Unfortunately, this trend will continue. I would assume most billionaires are smart people who know how to make money and influence people. How do you influence large groups of people? Not through advertising. You do so by building or buying audiences.
So many were cheering on Elon to buy and save the Twitter business model. Right now those people need to be very careful what they wished for. Twitter has 217 million active users. Twitter has become, perhaps, the most important source of news for the world. And soon, it will be owned by the richest person in the world. How can one feel good about that?
Not to be a downer, but Tesla’s stocked dropped over 10 percent on the news. Why? Shareholders are concerned that Elon won’t be as focused on his core business now that he has a new side project. That might say it all. Twitter is a side project, a toy, for a billionaire.
Final thought – what if Elon really bought Twitter so they could never kick him off the platform? He has 86 million followers on Twitter…so…he paid about $500 per follower so he could stay on the platform.
I’m Pivoting to Advertising
If you haven’t listened to my April 25th podcast on advertising, please take five minutes and listen to it here.
For many years I’ve been talking up the idea of paid subscriptions as a model that content entrepreneurs needed to aggressively consider. Paid newsletters, paid memberships, paid training, etc.
But even before the fatal collapse of CNN+ (if you could even call it that), I’ve been feeling the shifting sands of consumer behavior. For me, it seemed, sometime in 2021 most consumers hit their limit of paid subscriptions.
Media company Axios suggested that US consumers have a limit of about four services at a time for about $10 per ($40 total). It really doesn’t matter. The point is that most people are exhausted with paid subscriptions. Pay walls, pay gates, article limits, view limits, enough already.
At the same time, company coffers are full. And they are in full spend mode, even though many are calling for a major economic slowdown. Corporations are spending on advertising for podcasts, for newsletters, for sponsored influencer programs, etc. You name it, they are buying.
I don’t see this as a short-term trend. This will continue to grow. And large companies are starting to become more comfortable supporting small creators.
So while so many of my peers are going the paid route, you’ll see that we are going the opposite direction with The Tilt. Just to note, I do believe in paid subscriptions as a valuable model, but it just seems that most everyone was going in that direction at once.
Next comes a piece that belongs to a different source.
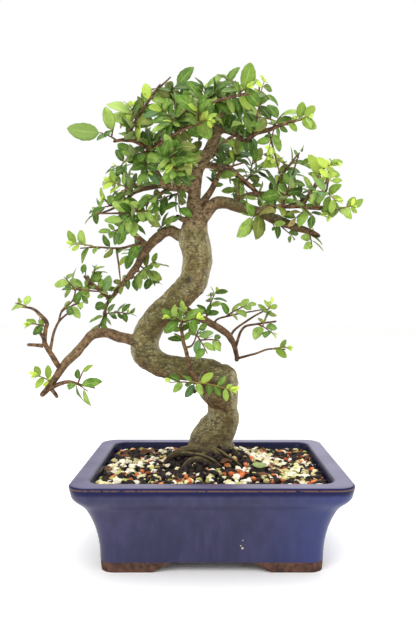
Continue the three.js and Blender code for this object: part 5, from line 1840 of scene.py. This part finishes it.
    def _fill(self, heap: Gathered, shoot: Shoot, line: StemLine, draw: Generator) -> int:
        """Adds the leaves that grow between a shoot's first ones, where there is room.

        Args:
            heap: The spray's mesh.
            shoot: The shoot.
            line: Its middle line.
            draw: The spray's random numbers for these leaves.

        Returns:
            How many were added.
        """
        added = 0
        steps = 3 * shoot.leaves + 3
        first, last = self.further_at
        for step in range(steps):
            share = min(first + (1 - first) * (step + draw.random() * 0.6) / steps, last)
            length = shoot.length * draw.uniform(*self.further_sizes)
            options = self.choices(line, share, share, 1 if step % 2 else -1, length, draw.random)
            added += self._add_further_leaf(heap, options, draw)
        return added

    def _add_further_leaf(self, heap: Gathered, options: Sequence[Leaf], draw: Generator) -> int:
        """Adds the first of the leaves to choose from that has room; says how many that makes, 0 or 1."""
        leaf = next((option for option in options if self._has_room(option)), None)
        if leaf is None:
            return 0
        self._add_leaf(heap, leaf, draw, self.filler, self.further_youth)
        return 1

    def _has_room(self, leaf: Leaf) -> bool:
        """Whether a further leaf keeps in the plant's outline, off shown wood and clear of the others."""
        middle = leaf.middle()
        left, right = self.from_left_to_right
        if middle[2] > self.highest or not left <= middle[0] <= right or self._hides_wood(*seen(middle)):
            return False
        others = self.taken[: self.count]
        away = np.linalg.norm(others[:, :3] - middle, axis=1)
        return bool(np.all(away > self.spacing(middle) * (leaf.length + others[:, 3])))

    def _hides_wood(self, x: float, z: float) -> bool:
        """Whether a place in the front view is on a limb that shows between the leaves."""
        for stretch in self.shown:
            for (from_x, from_z), (to_x, to_z) in zip(stretch, stretch[1:]):
                run_x, run_z = to_x - from_x, to_z - from_z
                share = ((x - from_x) * run_x + (z - from_z) * run_z) / (run_x**2 + run_z**2)
                share = min(max(share, 0.0), 1.0)
                if math.hypot(x - from_x - run_x * share, z - from_z - run_z * share) < self.shown_within:
                    return True
        return False

    def _along_branches(self, tree: Tree, material: Material) -> None:
        """Adds the leaves that grow straight from the slim wood, as one piece."""
        heap, draw = Gathered(), default_rng(91)
        added = 0
        leafy = [*UPPER_RIGHT, *CROWN_LEFT, *CROWN_TOP, *MIDDLE_LEFT]
        for number, limb in enumerate([*leafy, *LOW_LEFT, *LOW_RIGHT, *FRONT_SHOOT]):
            line = tree.line(limb)
            for row, ahead in zip(line, line[1:]):
                crowded = self.spacing(row[:3]) < self.room
                if row[3] > self.bare_from or (number >= len(leafy) and not crowded):
                    continue
                way = unit(ahead[:3] - row[:3])
                bud = StemLine(row[:3], row[:3] + way * self.bud_length, self.stem_lift)
                for turn in (-1, 1) * (3 if crowded else 1):
                    share, length = draw.uniform(0.1, 0.9), draw.uniform(*self.bud_leaves)
                    options = self.choices(bud, share, share, turn, length, draw.random)
                    added += self._add_further_leaf(heap, options, draw)
        log.info("leaves straight from the branches: %d", added)
        dress(heap.build("leaves_on_branches"), material, "foliage")


@dataclass
class FallenLeaf:
    """The green leaf that has dropped on the soil at the right, with its pale underside up."""

    x: float = 38.0
    y: float = -30.0
    lift: float = 2.2
    along: tuple[float, float, float] = (0.96, 0.28, 0.0)
    face: tuple[float, float, float] = (0.0, 0.5, -0.87)
    length: float = 16.0
    width: float = 8.5
    arch: float = -0.07
    tone: float = 0.62
    turn: float = 0.4

    def build(self, material: Material) -> None:
        """Lays the leaf where its solid lies and dresses it.

        Args:
            material: The leaves' material.
        """
        _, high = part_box("fallen_leaf")
        along = unit(np.array(self.along))
        base = np.array([self.x, self.y, high.z / MM + self.lift])
        leaf = Leaf(base, along, square_on(np.array(self.face), along), self.length, self.width)
        heap = Gathered()
        LeafShape(arch=self.arch).add(heap, leaf, self.tone, 0.0, self.turn)
        dress(heap.build("dropped_leaf"), material, "foliage", "fallen_leaf")


@dataclass
class DrainNets:
    """The nets over the drain holes: their solids keep their shape and get their plastic."""

    nodes: tuple[str, str] = ("drain_net_1", "drain_net_2")

    def build(self) -> None:
        """Dresses both nets."""
        plastic = NetPlastic().build()
        for node in self.nodes:
            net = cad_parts[node]
            net.data.materials.clear()
            net.data.materials.append(plastic)
            log.info("%s: dressed", node)


@dataclass
class Studio:
    """The pale floor, the soft lights and the camera at the photograph's viewing angle, in metres."""

    focal: float = 35.0
    film_width: float = 36.0
    pitch: float = 0.38
    sees_to: float = 50.0
    floor_size: float = 14.0
    lit_point: tuple[float, float, float] = (0.0, 0.0, 0.24)
    lights: tuple[tuple[str, tuple[float, float, float], float, float], ...] = (
        ("key", (-0.9, -1.3, 1.5), 1.3, 17.0),
        ("fill", (1.4, -1.0, 0.9), 1.4, 8.0),
        ("top", (0.1, 0.1, 1.9), 1.6, 14.0),
        ("back", (0.3, 1.5, 1.0), 1.4, 6.0),
    )

    def build(self) -> None:
        """Sets up camera, lights, world and floor."""
        self._camera()
        for name, place, size, power in self.lights:
            self._light(name, Vector(place), size, power)
        world = bpy.data.worlds.new("soft_room")
        world.use_nodes = True
        world.node_tree.nodes["Background"].inputs[0].default_value = (1.0, 1.0, 1.0, 1.0)
        world.node_tree.nodes["Background"].inputs[1].default_value = 1.0
        bpy.context.scene.world = world
        bpy.context.scene.view_settings.view_transform = "Standard"
        half = self.floor_size / 2
        corners = [(-half, -half, 0), (half, -half, 0), (half, half, 0), (-half, half, 0)]
        mesh = bpy.data.meshes.new("floor")
        mesh.from_pydata(corners, [], [(0, 1, 2, 3)])
        floor = placed("floor", mesh)
        floor.data.materials.append(self._floor_finish())

    def _floor_finish(self) -> Material:
        """The floor's pale, slightly uneven finish."""
        bench = Bench("floor")
        colour = bench.mix(bench.noise(400.0, 1.0), (0.985, 0.985, 0.98), (1.0, 0.995, 0.99))
        return bench.finish(Base_Color=colour, Roughness=0.55, Specular_IOR_Level=0.3)

    def _light(self, name: str, place: Vector, size: float, power: float) -> None:
        """Adds one soft light that looks at the tree."""
        data = bpy.data.lights.new(name, "AREA")
        data.shape = "DISK"
        data.size = size
        data.energy = power
        lamp = placed(name, data)
        lamp.location = place
        lamp.rotation_euler = (Vector(self.lit_point) - place).to_track_quat("-Z", "Y").to_euler()

    def _camera(self) -> None:
        """Adds the camera at the viewer's eye."""
        data = bpy.data.cameras.new("viewer")
        data.lens = self.focal
        data.sensor_width = self.film_width
        data.clip_end = self.sees_to
        camera = placed("viewer", data)
        camera.location = Vector((EYE + POT_MIDDLE) * MM)
        camera.rotation_euler = (math.radians(90.0 - self.pitch), 0.0, 0.0)
        bpy.context.scene.camera = camera


def main() -> None:
    """Builds the studio, the pot, the tree, its leaves, the soil and the nets in order."""
    logging.basicConfig(level=logging.INFO, format="%(message)s")
    Studio().build()
    pot = Pot()
    pot.build(Glaze().build())
    tree = Tree()
    tree.build(Bark().build())
    leaves = Foliage().build()
    Canopy().build(tree, leaves)
    Soil().build(pot, tree)
    FallenLeaf().build(leaves)
    DrainNets().build()


if __name__ == "__main__":
    main()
And when everyone is zigging…
And a final thought…Morning Brew is all the rage today…their product, their growth. An advertising model made this possible. Now watch as they diversify into paid programs (like live events) to protect themselves when advertising is not as bright and shiny in a few years.
GenZ’s New App (and not mine)
A few weeks ago I found out about this new app for the younger folk called BeReal. It went from pretty much nothing last year to over 2 million app downloads in March alone. It was one of the top five app downloads (of all apps) in the first quarter.
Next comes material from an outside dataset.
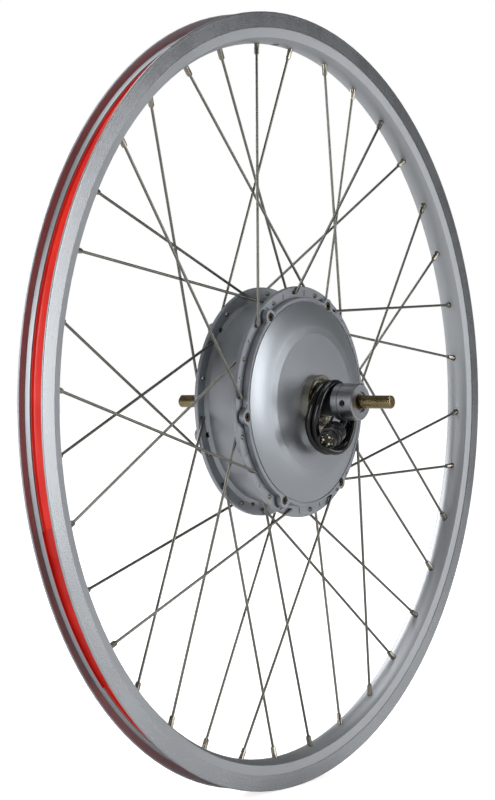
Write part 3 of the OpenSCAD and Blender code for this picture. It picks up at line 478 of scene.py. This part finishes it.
# Rubber, plastic or board: cloudy tone and soft grain, no metal
def plasticMaterial(name, s):
    mat, tree, shader, coords = blankMaterial(name)
    cloud = noiseNode(tree, coords, s.get("cloudScale", 60), 4)
    colour = rampNode(tree, cloud, [(0.3, s["dark"]), (0.7, s["light"])])
    tree.links.new(colour, shader.inputs["Base Color"])
    grain = noiseNode(tree, coords, 1800, 2)
    smear = noiseNode(tree, coords, 25, 5, 0.65)
    rough = mathNode(tree, "ADD", rangeNode(tree, grain, 0.3, 0.7, s["rough"] - 0.04, s["rough"] + 0.05),
                     rangeNode(tree, smear, 0.35, 0.65, -0.04, 0.04))
    tree.links.new(rough, shader.inputs["Roughness"])
    normal = bumpNode(tree, grain, s.get("grainBump", 0.2), grainDepth)
    if "waves" in s:
        scale, strength, height = s["waves"]
        normal = bumpNode(tree, noiseNode(tree, coords, scale, 2), strength, height, normal)
    tree.links.new(normal, shader.inputs["Normal"])
    shader.inputs["Specular IOR Level"].default_value = s.get("gloss", 0.5)
    return mat


# Colours are linear, scales are per metre, and places are metres from the axis or along it
finishes = {
    "hub_paint": ("metal", {"dark": (0.27, 0.29, 0.315), "light": (0.30, 0.32, 0.345), "metallic": 0.8,
                            "rough": 0.36, "cloudScale": 12, "grainScale": 3500, "grainBump": 0.12,
                            "coat": 0.2, "coatRough": 0.3}),
    "rim_alloy": ("metal", {"dark": (0.34, 0.355, 0.375), "light": (0.38, 0.395, 0.415), "rough": 0.5,
                            "track": (0.2736, 0.01015), "trackRough": -0.27, "noGrain": True,
                            "roughSpread": 0.0, "cloudScale": 9, "turnedLines": 900, "linesRough": 0.09,
                            "turnedBand": (0.2742, 0.2853, 0.0002),
                            "channel": (0.2745, 0.009), "channelRough": -0.04}),
    "spoke_steel": ("metal", {"dark": (0.13, 0.13, 0.115), "light": (0.17, 0.165, 0.15), "rough": 0.32,
                              "cloudScale": 12, "grainScale": 300, "grainBump": 0.004, "roughSpread": 0.02}),
    "nipple_brass": ("metal", {"dark": (0.19, 0.175, 0.145), "light": (0.29, 0.27, 0.23), "rough": 0.24,
                               "grainBump": 0.02}),
    "cap_steel": ("metal", {"dark": (0.36, 0.345, 0.28), "light": (0.46, 0.44, 0.36), "rough": 0.2,
                            "turnedLines": 2200, "linesBump": 0.25}),
    "sleeve_steel": ("metal", {"dark": (0.27, 0.28, 0.30), "light": (0.33, 0.34, 0.36), "rough": 0.34,
                               "turnedLines": 3000, "linesBump": 0.1}),
    "axle_steel": ("metal", {"dark": (0.17, 0.13, 0.065), "light": (0.26, 0.205, 0.11), "rough": 0.24,
                             "cloudScale": 45, "grainScale": 400, "grainBump": 0.01,
                             "threadPitch": 0.00125, "threadBand": (0.0675, 0.0932, 0.0003),
                             "threadBump": 0.06, "threadDepth": 0.0003}),
    "cover_screw": ("metal", {"dark": (0.07, 0.06, 0.045), "light": (0.20, 0.155, 0.09), "rough": 0.3,
                              "cloudScale": 300}),
    "bearing_steel": ("metal", {"dark": (0.45, 0.45, 0.45), "light": (0.55, 0.55, 0.55), "rough": 0.15}),
    "tool_steel": ("metal", {"dark": (0.05, 0.05, 0.05), "light": (0.08, 0.08, 0.08), "rough": 0.35}),
    "cast_carrier": ("metal", {"dark": (0.35, 0.36, 0.37), "light": (0.42, 0.43, 0.44), "rough": 0.55}),
    "lamination": ("metal", {"dark": (0.16, 0.16, 0.17), "light": (0.22, 0.22, 0.23), "rough": 0.5}),
    "copper": ("metal", {"dark": (0.45, 0.20, 0.09), "light": (0.62, 0.28, 0.13), "rough": 0.3}),
    "cage_brass": ("metal", {"dark": (0.45, 0.34, 0.13), "light": (0.58, 0.45, 0.18), "rough": 0.3}),
    "pin_gold": ("metal", {"dark": (0.70, 0.60, 0.38), "light": (0.85, 0.75, 0.50), "rough": 0.18}),
    "magnet": ("metal", {"dark": (0.40, 0.41, 0.42), "light": (0.48, 0.49, 0.50), "rough": 0.25}),
    "board": ("plastic", {"dark": (0.01, 0.09, 0.03), "light": (0.02, 0.13, 0.05), "rough": 0.4}),
    "black_plastic": ("plastic", {"dark": (0.005, 0.005, 0.006), "light": (0.009, 0.009, 0.01),
                                  "rough": 0.3}),
    "lead_wire": ("plastic", {"dark": (0.35, 0.02, 0.02), "light": (0.45, 0.03, 0.03), "rough": 0.4}),
    "cable_rubber": ("plastic", {"dark": (0.003, 0.003, 0.0035), "light": (0.006, 0.006, 0.007),
                                 "rough": 0.13, "gloss": 0.35, "grainBump": 0.06}),
    "collar_rubber": ("plastic", {"dark": (0.008, 0.008, 0.009), "light": (0.015, 0.015, 0.016),
                                  "rough": 0.5}),
    "gasket": ("plastic", {"dark": (0.03, 0.03, 0.032), "light": (0.05, 0.05, 0.052), "rough": 0.7}),
    "tape_red": ("plastic", {"dark": (0.58, 0.012, 0.006), "light": (0.74, 0.024, 0.012), "rough": 0.36,
                             "cloudScale": 25, "grainBump": 0.3, "waves": (60, 0.5, 0.0012)}),
    # where the tape lies double it is darker
    "tapeLap": ("plastic", {"dark": (0.40, 0.006, 0.003), "light": (0.52, 0.012, 0.006), "rough": 0.36,
                            "cloudScale": 25, "grainBump": 0.3, "waves": (60, 0.5, 0.0012)}),
}
makers = {"metal": metalMaterial, "plastic": plasticMaterial}
materials = {name: makers[kind](name, values) for name, (kind, values) in finishes.items()}
for part in frame["record"]["subparts"]:
    piece = nodes[part["node"]]
    piece.data.materials.clear()
    piece.data.materials.append(materials[part["material_slot"]])
print("materials made:", len(materials))

# Spoke nipples, in millimetres: round shank, square flats for the key, round head in the rim
nippleSet = {
    "sides": 24, "shankRadius": 2.05, "show": 8, "seat": 2.8,
    "flats": 3.5, "flatsTop": -2.4, "flatsBlend": 0.5, "tip": 1.1, "tipShrink": 0.8,
    "headRadius": 3, "headHeight": 2.2, "crown": 0.6, "crownShrink": 0.8,
    "rimBed": 263.3, "stagger": 0.6, "perFlange": 18, "cross": 2, "lacingTurn": 8.2,
    "holeCircle": 80.7, "nearFlange": 16.8, "farFlange": 19.4, "flange": 3.2, "elbowOut": 1.9,
}


def makeNipple(s):
    bpy.ops.mesh.primitive_cylinder_add(vertices=s["sides"], radius=s["shankRadius"],
                                        depth=s["show"] + s["seat"],
                                        location=(0, 0, (s["seat"] - s["show"]) / 2))
    bpy.ops.object.transform_apply(location=True)
    nipple = bpy.context.object
    top, bottom = s["seat"], -s["show"]
    pick("face", lambda c: c.z > top - 0.01)
    bpy.ops.mesh.extrude_region_move(TRANSFORM_OT_translate={"value": (0, 0, 0)})
    grow = s["headRadius"] / s["shankRadius"]
    bpy.ops.transform.resize(value=(grow, grow, 1), center_override=(0, 0, top))
    bpy.ops.mesh.extrude_region_move(TRANSFORM_OT_translate={"value": (0, 0, s["headHeight"] - s["crown"])})
    bpy.ops.mesh.extrude_region_move(TRANSFORM_OT_translate={"value": (0, 0, s["crown"])})
    bpy.ops.transform.resize(value=(s["crownShrink"], s["crownShrink"], 1),
                             center_override=(0, 0, top + s["headHeight"]))
    pick("face", lambda c: c.z < bottom + 0.01)
    bpy.ops.mesh.extrude_region_move(TRANSFORM_OT_translate={"value": (0, 0, -0.001)})
    for level in (s["flatsTop"], s["flatsTop"] - s["flatsBlend"], bottom + s["tip"]):
        bpy.ops.mesh.select_all(action="SELECT")
        bpy.ops.mesh.bisect(plane_co=(0, 0, level), plane_no=(0, 0, 1))
    flat = s["flats"] / 2
    for x, y in ((1, 0), (-1, 0), (0, 1), (0, -1)):
        pick("point", lambda c: c.z < s["flatsTop"] - s["flatsBlend"] / 2 and c.x * x + c.y * y > flat)
        bpy.ops.transform.resize(value=(0 if x else 1, 0 if y else 1, 1),
                                 center_override=(flat * x, flat * y, 0))
    pick("point", lambda c: c.z < bottom + s["tip"] / 2)
    bpy.ops.transform.resize(value=(s["tipShrink"], s["tipShrink"], 1), center_override=(0, 0, bottom))
    bpy.ops.object.mode_set(mode="OBJECT")
    return nipple


# Where the k-th spoke of a flange meets the rim, and the way it points there
def spokeLine(s, side, outer, k):
    holeStep = 360 / s["perFlange"]
    start = s["lacingTurn"] + (holeStep / 2 if side > 0 else 0) + (0 if outer else holeStep)
    sweep = (-1 if outer else 1) * s["cross"] * holeStep
    turn = start + 2 * k * holeStep
    flange = s["nearFlange"] if side > 0 else s["farFlange"]
    height = flange + (s["elbowOut"] if outer else -s["flange"] - s["elbowOut"])
    elbow = polar(s["holeCircle"], turn, side * height)
    seat = polar(s["rimBed"], turn + sweep, side * s["stagger"])
    return seat, (seat - elbow).normalized()


def makeNipples(s):
    model = makeNipple(s)
    for side, node in ((1, "near_nipples"), (-1, "far_nipples")):
        copies = []
        for outer in (True, False):
            for k in range(s["perFlange"] // 2):
                seat, along = spokeLine(s, side, outer, k)
                piece = model.copy()
                piece.data = model.data.copy()
                bpy.context.scene.collection.objects.link(piece)
                turn = along.to_track_quat("Z", "Y").to_matrix().to_4x4()
                piece.data.transform(Matrix.Scale(0.001, 4) @ Matrix.Translation(seat) @ turn)
                copies.append(piece)
        bpy.ops.object.select_all(action="DESELECT")
        for piece in copies:
            piece.select_set(True)
        bpy.context.view_layer.objects.active = copies[0]
        bpy.ops.object.join()
        copies[0].name = "nearNippleSet" if side > 0 else "farNippleSet"
        dressPiece(copies[0], node, "wheel", slotOf[node])
    bpy.data.objects.remove(model)


# Rim tape, in metres: a thin band that dips between its edges, with its slanted overlap
tapeSet = {
    "radius": 0.27575, "width": 0.0098, "thick": 0.0005, "dip": 0.00022, "sides": 288, "rows": 6,
    "turnOut": 0.0003, "turnUp": 0.0019, "soften": 0.00012,
    "valveTurn": 93.2, "valveHole": 0.0085, "valveSides": 48, "valveReach": 0.03,
    "lapTurn": 210, "lapSpan": 26, "lapClimb": 0.0027, "lapSlants": (0.35, 0.1),
    "lapShift": 0.0002, "lapWidth": 0.0097, "lapLift": 1.3,      # lifted by this many thicknesses
}


# A closed band, lower in its middle, whose two edges turn outwards and climb
def tapeBand(s, radius, width, climb):
    rows = [width * (k / s["rows"] - 0.5) for k in range(1, s["rows"])]
    bpy.ops.mesh.primitive_cylinder_add(vertices=s["sides"], radius=radius, depth=width,
                                        end_fill_type="NOTHING", rotation=(math.pi / 2, 0, 0))
    bpy.ops.object.transform_apply(rotation=True)
    for y in rows:
        bpy.ops.object.mode_set(mode="EDIT")
        bpy.ops.mesh.select_all(action="SELECT")
        bpy.ops.mesh.bisect(plane_co=(0, y, 0), plane_no=(0, 1, 0))
    for y in rows:
        pick("point", lambda c: abs(c.y - y) < 1e-5)
        sink = 1 - s["dip"] * (1 - (2 * y / width) ** 2) / radius
        bpy.ops.transform.resize(value=(sink, 1, sink), center_override=(0, 0, 0))
    for side in (-1, 1):
        pick("edge", lambda c: c.y * side > width / 2 - 1e-5)
        bpy.ops.mesh.extrude_region_move(TRANSFORM_OT_translate={"value": (0, side * s["turnOut"], 0)})
        bpy.ops.transform.resize(value=(1 + climb / radius, 1, 1 + climb / radius), center_override=(0, 0, 0))
    bpy.ops.object.mode_set(mode="OBJECT")
    return bpy.context.object


def makeTape(s):
    tape = tapeBand(s, s["radius"], s["width"], s["turnUp"])
    tape.name = "rimTape"
    thicken(tape, s["thick"])
    soften(tape, s["soften"])
    turn = math.radians(s["valveTurn"])
    bpy.ops.mesh.primitive_cylinder_add(vertices=s["valveSides"], radius=s["valveHole"] / 2,
                                        depth=s["valveReach"],
                                        location=Vector((math.cos(turn), 0, math.sin(turn))) * s["radius"],
                                        rotation=(0, math.pi / 2 - turn, 0))
    cutter = bpy.context.object
    bpy.context.view_layer.objects.active = tape
    hole = tape.modifiers.new("hole", "BOOLEAN")
    hole.operation = "DIFFERENCE"
    hole.object = cutter
    bpy.ops.object.modifier_apply(modifier="hole")
    bpy.data.objects.remove(cutter)
    dressPiece(tape, "rim_tape", "wheel", slotOf["rim_tape"])

    lap = tapeBand(s, s["radius"] + s["thick"] * s["lapLift"], s["lapWidth"], s["lapClimb"])
    lap.name = "rimTapeOverlap"
    bpy.ops.object.mode_set(mode="EDIT")
    middle = math.radians(s["lapTurn"])
    for end, slant in zip((-1, 1), s["lapSlants"]):
        edge = middle + end * math.radians(s["lapSpan"] / 2)
        across = Vector((-math.sin(edge), 0, math.cos(edge))) * end
        across = (across + Vector((0, slant, 0))).normalized()
        bpy.ops.mesh.select_all(action="SELECT")
        bpy.ops.mesh.bisect(plane_co=(s["radius"] * math.cos(edge), 0, s["radius"] * math.sin(edge)),
                            plane_no=across, clear_outer=True)
    pick("face", lambda c: c.x * math.cos(middle) + c.z * math.sin(middle) < 0)
    bpy.ops.mesh.delete(type="FACE")
    bpy.ops.object.mode_set(mode="OBJECT")
    lap.data.transform(Matrix.Translation((0, s["lapShift"], 0)))
    thicken(lap, s["thick"])
    dressPiece(lap, "rim_tape", "wheel", slotOf["rim_tape"], finish="tapeLap")


makeNipples(nippleSet)
makeTape(tapeSet)
print("nipples and rim tape made")

for piece, finish in newPieces:
    piece.data.materials.clear()
    piece.data.materials.append(materials[finish])
cable.data.materials.append(materials["cable_rubber"])
print("finishes given to", len(newPieces) + 1, "new pieces")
Here’s how it works. Once you set it up and find your friends, BeReal will message you saying it’s time to post. It does this once a day at random. You have no idea when it’s going to ping you. Then it takes a picture of you and where you are at, wherever you are, and only sends it to your direct connections. You don’t have to do it “as it happens” but if you don’t your connections will know.
Get it? Be Real? It’s supposed to be social media that isn’t staged and gets you to post “in the moment.”
I liked the idea. It’s definitely different. Although, what if someone is in school or crossing the street? All hell could break loose. But I digress.
So as the marketing person I’m supposed to be I downloaded to app to see what’s what. Upon signing up it goes through all your contacts to see who’s using the app. Guess what? Only one person (the daughter of one of my friends) was on the app. One? Are you kidding me?
I felt old. And then deleted the app.